The key pieces include a sculptural white and navy military jacket (above), which is the most expensive piece in the collection at £3,995. At the other end of the scale is a pair of printed pyjama-style for shorts for £350.
Our fantasy shopping list includes the deconstructed trench coats, corset-waist knitted jumpers and the show-stopping XL cuff shearling jackets. And naturally, the all-new Bridle Bag, worn by men and women, which takes its inspiration from classic British equestrian designs. We’ll be on bag-watch during Milan and Paris Fashion Week to see who wears it first.
See it (and shop it) for yourself
Makers House is open to visitors from 21 to 27 September, showcasing a display of the entire September 2016 Burberry collection. There’s also a daily changing programme of activities and installations of the incredible works of some of Britain’s finest craft makers. Or, go ahead and shop it now on Burberry.com or partnering retail sites such as MyTheresa.com.

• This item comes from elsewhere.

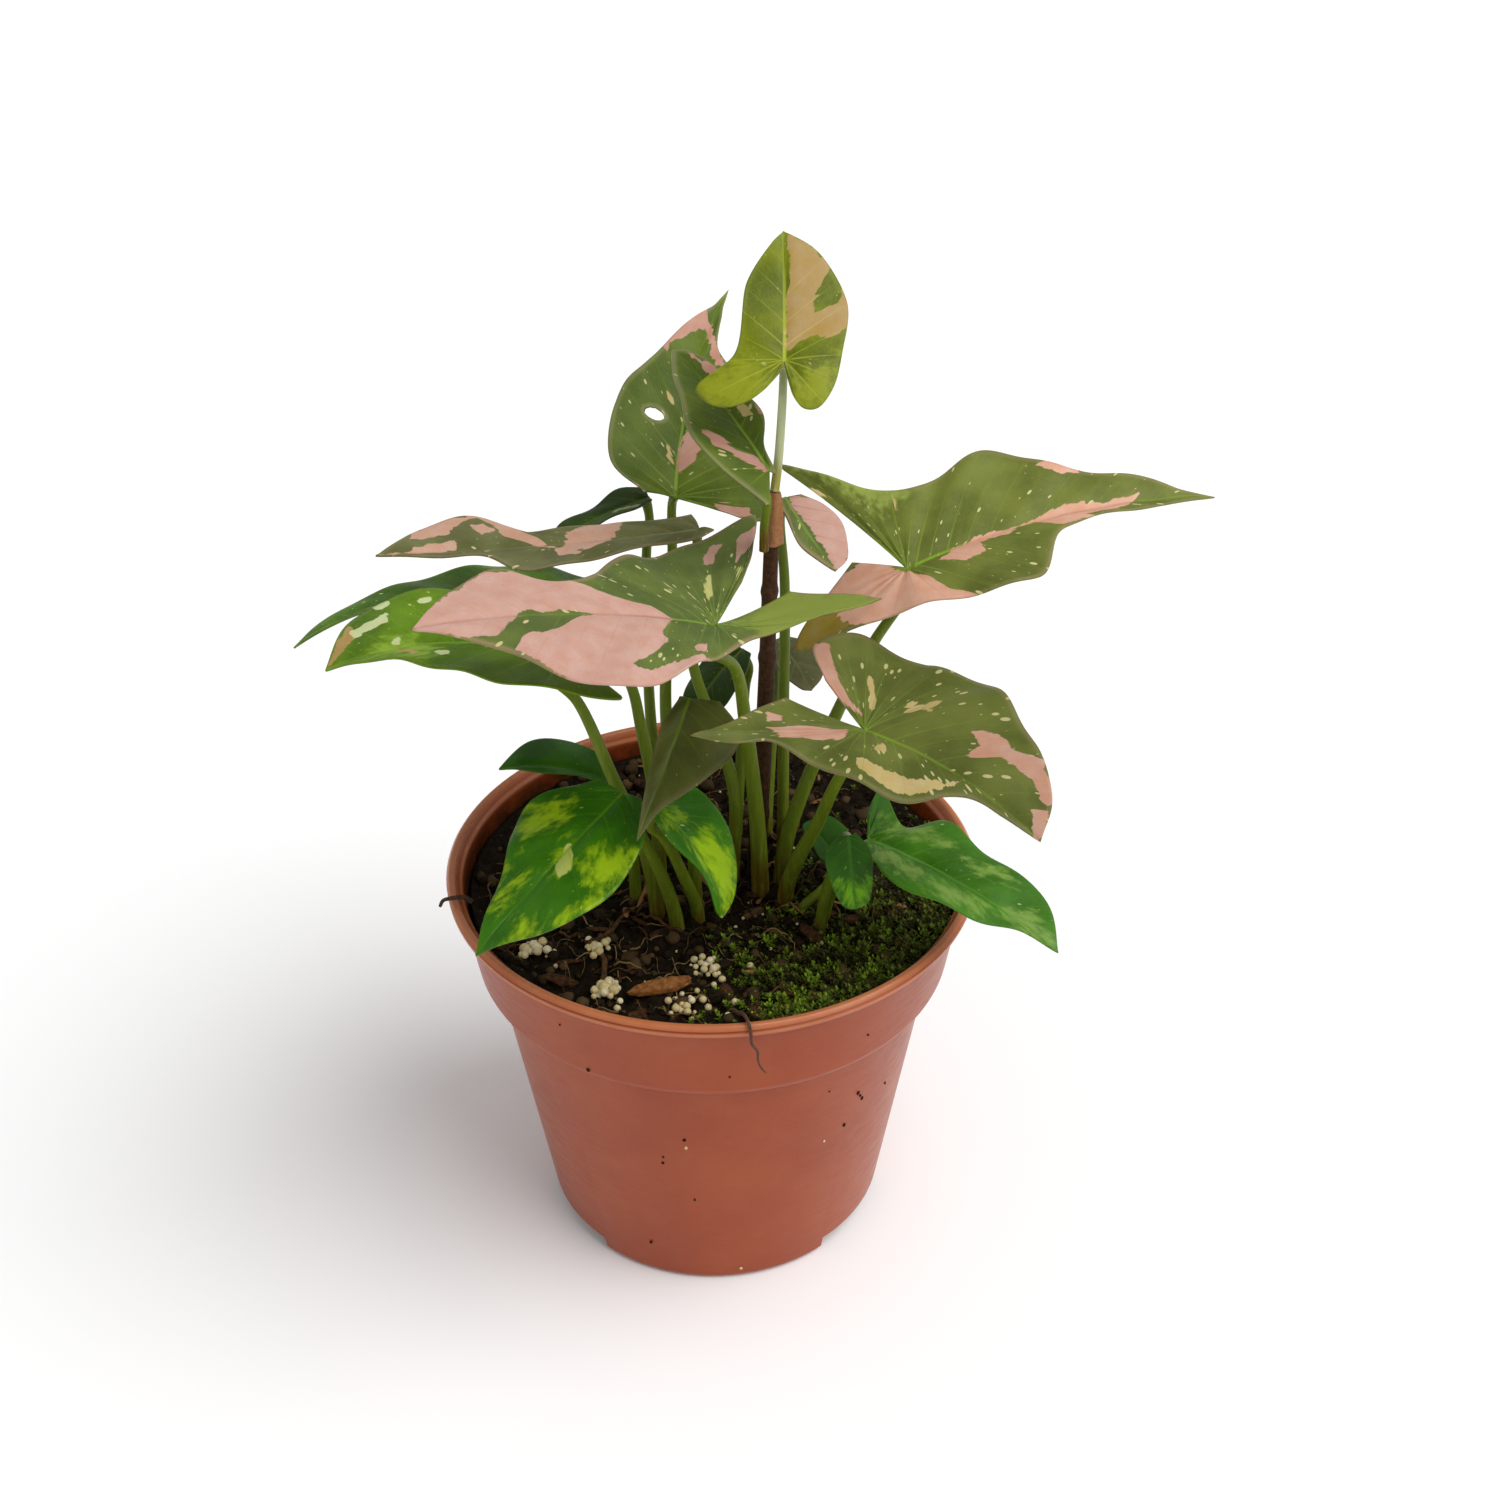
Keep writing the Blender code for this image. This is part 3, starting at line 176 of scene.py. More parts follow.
LEAVES["window"] = dict(
    joint=(-7.5, 26.5, 169), lie=(88, 36, 12), length=59,
    turn=(9, -21, 5), form=(9, 1.5, 0, 0.6),
    left=[(56, 0.5), (52.5, 1.3), (47.5, 3.9), (29.5, 11.5), (23, 15), (6, 15), (0, 7)],
    right=[(56, 0.4), (53, 0.8), (50, 1.4), (41, 3.3), (31.5, 11), (13.5, 16.5), (-4, 19.5), (-0.5, 3.5)],
    petiole=[(-8.5, 14, 88), (-10.5, 20, 122), (-8.5, 25.5, 152)],
    radii=(1.7, PETIOLE_TOP), look="dusky", window=((18.5, 6.8), (2.4, 1.35), 80),
    pink=[[(34, 7), (36, 10), (43, 7), (52, 3), (46, 1), (41, 4), (38, 7)],
          [(47, 2), (47, 0), (36, -6), (36, -4)], [(6, 0), (12, 0), (17, -1), (17, -3), (12, -5), (7, -2)],
          [(5, 18), (4, 14.5), (2, 10.5), (-1, 6), (0, 14)],
          [(-1, -8), (-1, -11), (-2, -16), (-4, -17), (-3, -10)]],
    pale=[[(25, 5), (24, 3), (22, 3), (23, 5)], [(12, 3), (11, 2), (8, 1), (9, 3)]])
LEAVES["left_narrow"] = dict(
    joint=(-13.5, 33.5, 165.5), lie=(203, -7, 2), length=25,
    turn=(18, 3, 2), form=(11, 0.5, 0, 0.4),
    left=[(19.5, 4), (11.5, 3.5), (5.5, 4.5), (0, 2)],
    right=[(20, 4), (11.5, 4.5), (4.5, 6.5), (-0.5, 4)],
    petiole=[(-12.5, 19, 88), (-14.5, 26, 120), (-14.5, 33, 152)],
    radii=(1.5, PETIOLE_TOP), look="shade",
    pale=[[(9, 2), (4, 4), (3, 3), (8, 1)]])
LEAVES["left_long"] = dict(
    joint=(-2, 18.5, 165.5), lie=(197, 0, 4), length=68.5,
    turn=(-4, -7, -2), form=(4, 1, 0, 0.5),
    left=[(56, 2.5), (47, 4), (38.5, 13.5), (21, 8), (2.5, 5.5), (-2.5, 2)],
    right=[(51, 15.5), (36, 7), (16.5, 8), (9.5, 6), (0, 7)],
    petiole=[(4.7, 1.5, 88), (5.1, 2, 109), (1.1, 5.5, 123), (-4, 11, 138)],
    radii=(1.7, PETIOLE_TOP), look="grey", tone=1.3,
    pink=[[(62, -5), (59, -11), (53, -16), (46, -14), (51, -12), (53, -7), (57, -6)],
          [(68, 0), (63, 0), (58, -3), (52, -4), (52, -1), (60, 1)],
          [(49, -12), (45, -11), (43, -8), (46, -6)],
          [(46, -14), (41, -9), (35, -3), (31, 4), (35, 0), (41, -5)], [(32, 2), (28, 4), (27, 8), (32, 7)],
          [(31, 4), (28, -4), (21, -9), (15, -8), (17, -3), (21, 2), (25, 6)]])
LEAVES["right_large"] = dict(
    joint=(41, 0.5, 165.5), lie=(18, 18, 17), length=70,
    turn=(23, -10, 1), form=(9, 1.5, 5.5, 0.8),
    left=[(66, 0.9), (62.5, 2.2), (58, 5), (41, 11), (27, 20.5), (7, 18), (-11.5, 40.5), (-3, 19)],
    right=[(66, 0.7), (60, 1.5), (50, 2.4), (34, 4), (23, 16), (8, 14.5), (-9, 9), (-27.5, 1), (-8.5, -10)],
    petiole=[(15.7, 0, 88), (17, 0, 99), (24.2, 0, 122.5), (34.5, 0, 148)],
    radii=(2.1, PETIOLE_TOP), look="olive", tone=1.2, left_tone=1.12, speckled=0.85,
    light=[[(-9, 38), (-1, 19), (1, 14), (8, 17), (4, 24), (-6, 38)]],
    pink=[[(6, -2), (11, 0), (18, 1), (25, 0), (36, 2), (45, 1), (53, 2), (49, -1), (42, -2), (34, -3),
           (28, 0), (22, -1), (16, -1), (16, -4), (11, -5)],
          [(34, 14), (38, 14), (43, 10), (45, 9), (39, 10)],
          [(-16, 9), (-11, 9), (-7, 8), (-3, 3), (-1, -1), (3, -5), (5, -10), (10, -16), (2, -14),
           (-6, -11), (-11, -9), (-16, -6), (-17, 2)]],
    pale=[[(-10, 31), (-8, 29), (-6, 24), (-8, 27)], [(5, 19), (5, 16), (4, 13), (4, 16)]],
    brown=[[(-30, 3), (-28, -1), (-22, -5), (-15, -6), (-17, 2), (-22, 4)]])
LEAVES["small_pink"] = dict(
    joint=(16, 13, 175.5), lie=(-58, -32, 1), length=19.5,
    turn=(2, 12, -2), form=(6, 0.5, 0, 0.3),
    left=[(18.5, 4), (11.5, 8), (4.5, 7), (0.5, 3.5)],
    right=[(17, 1.5), (12, 3.5), (5, 2.5), (0, 2.5)],
    petiole=[(16, 9, 88), (16, 12.5, 120), (16, 14, 155)],
    radii=(1.5, PETIOLE_TOP), look="pink",
    pink=[[(0, 1), (3, 7), (9, 9), (16, 7), (20, 2), (19, 0), (13, 1), (7, 1), (3, 0)]])
LEAVES["front_pink"] = dict(
    joint=(2, -25, 166.5), lie=(206, 23, -5), length=62,
    turn=(20, 1, -5), form=(2, 1.5, -8.5, 0.8),
    left=[(53, 6), (30, 23.5), (-11, 5), (-28, 9), (-17, -5.5)],
    right=[(53.5, 8), (41.5, 15), (26, 10.5), (14.5, 21), (-21.5, 35.5), (-10.5, 14)],
    petiole=[(10.8, -3.7, 88), (10.1, -4.6, 106), (7.6, -9, 134.5), (5.6, -13.5, 150)],
    radii=(2.2, PETIOLE_TOP), look="pink", tone=1.05,
    # the light patch is painted light: the back lobe that faces up is painted lighter
    light=[[(-6, 6), (-14, 9), (-28, 12), (-31, 8), (-25, 1), (-17, -8), (-9, -6), (-4, 0)]],
    pink=[[(63, 0), (54, -7), (45, -14), (38, -14), (30, -12), (20, -5.5), (15, -3), (21, 1), (26, 0.4),
           (30, -1), (41, -1), (43, 1), (48, 6), (55, 5)],
          [(44, 7), (35, 5), (27, 0), (20, -4), (13, -4), (9, 0), (15, 6), (14, 9), (18, 12), (26, 18),
           (24, 19), (16, 16), (10, 14), (7, 14), (14, 19), (22, 24), (30, 25), (36, 23), (41, 17),
           (46, 11)], [(10, 10), (7, 9), (8, 12), (10, 12)], [(-6, -22), (-12, -31), (-14, -30), (-10, -24)],
          [(-12, -20), (-16, -29), (-22, -32), (-20, -28), (-16, -24)]],
    pale=[[(-1, -8), (-6, -19), (-7, -19), (-4, -11)], [(-11, -16), (-12, -19), (-13, -18), (-10, -14)],
          [(6, -14), (5, -12), (4, -11), (6, -12)]])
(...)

‘I am very positive about this new approach because it gives more choice and allows brands and retailers to have an immediate customer response,’ Michael Kliger, President of My Theresa told us this morning, after the ecommerce site had already been selling the collection since the show’s finale. ‘But to be clear, product appeal still comes first regardless of how quickly it becomes available. Burberry really created an aspirational, beautiful collection and mixed it with a new approach to their show and the instant availability. We partnered with Burberry on the livestream on our home, offered real time social media coverage and a shoppable video. The immediate response from our customers has been really positive: we saw a clear increase in additional sales as See Now Buy Now allows true impulse shopping and the feeling of being first.’
Is this the future of the fashion show as we know it?